St. Therese of Lisieux and Suffering
We all suffer; since we are human it is inevitable that we will have trials throughout our life. Suffering, especially when it is intense, can seem intelligible and senseless at the time. So, how can we look at our suffering and see it as a blessing?
Therese suffered very much in her short life. But she begged God for the grace to not just endure it, but to embrace it. Here are a few of her thoughts on the subject from her autobiography, Story of a Soul:
“Yes, suffering opened wide it’s arms to me and I threw myself into them with love” (p. 149).
“I am truly happy to suffer” (p. 210).
“My God, I accept everything out of love for You: if You will it, I really want to suffer even to the point of dying of grief” (p.217).
When reading the third quote, especially, we really get a sense of Therese’s anguish. It might be helpful to understand the background from which she wrote that particular line. Her favorite blood sister in the Carmel community – the one she loved most – was Sr. Agnes of Jesus (Pauline). The Superior was considering sending Sr. Agnes to a mission in Asia, which meant that Therese would probably never see her again. Her anguish and distress at the possibility of this move was immense. But she accepted it, especially her feelings about it, and offered it up as a sacrifice to Jesus.
Therese understood that to love Jesus, she had to participate in His suffering for humanity. The suffering was never just for the sake of suffering. She didn’t wallow in it. She believed that if she accepted suffering she could offer it up to Jesus and let Him transform it by His love. But she very much wanted to suffer for others and take on their burden out of love. Isn’t that what Jesus did for us? He took on the sins of humanity. His agony in the Garden of Gethsemani was a very deep and unspeakable grief. He even asked that “this cup might pass”! But, He then continued: “Not my will, but Your will be done” (Matthew 26.39). Jesus laid down His life for us.
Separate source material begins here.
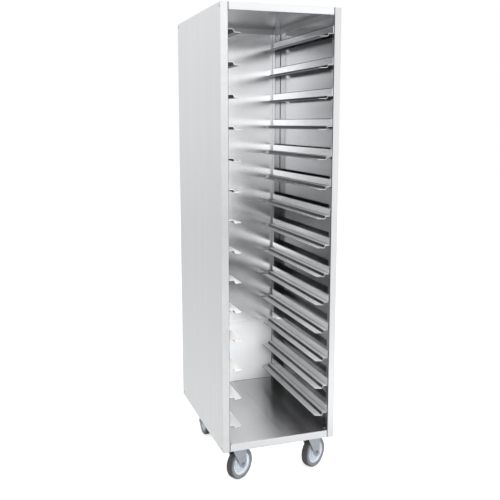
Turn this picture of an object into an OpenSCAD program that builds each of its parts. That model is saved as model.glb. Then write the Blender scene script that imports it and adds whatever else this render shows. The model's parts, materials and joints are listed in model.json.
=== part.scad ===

Therese laid down her life for her sisters. It certainly wasn’t as dramatic, but she laid it down, nevertheless. For example: She worked hard but was not efficient in practical matters. She knew that some of the nuns talked about how she was lazy and incompetent. This hurt, but she still smiled at them and went out of her way to do kind things for them, offering up each sacrifice as a flower to Jesus.
Much of her suffering was due to her emotional immaturity. She was unusually spiritually mature, but emotionally immature. This often caused “a raging storm” inside of her, such as at the thought of her dear sister, Sr. Agnes leaving. Most of the time her sacrifices were hidden and unknown until after her death. Many were surprised at her sanctity.
To suffer out of love is very Christian. Let us visit another author, Martin Israel. In his book The Pain That Heals he wrote:
"To bear another's pain means to be constantly present in thought and prayer, silent except when moved to speak by the Holy Spirit, always aware of the depth of distress and yet even more conscious of the power and light of God, who rules omnipotently in all worlds and over all situations. Such a person suffers vicariously, and in taking on the victim's burdens gives them to God in prayer. And God transfigures both the victim and the intercessor while changing the burden from an unbearable tragedy to a presage of triumph (p. 117)."
Love can do all things. Jesus can take both the smallest sacrifice and the most “unbearable tragedy” and transform them into the greatest of blessings. Let us pray to Therese, she will be our teacher on this path of love.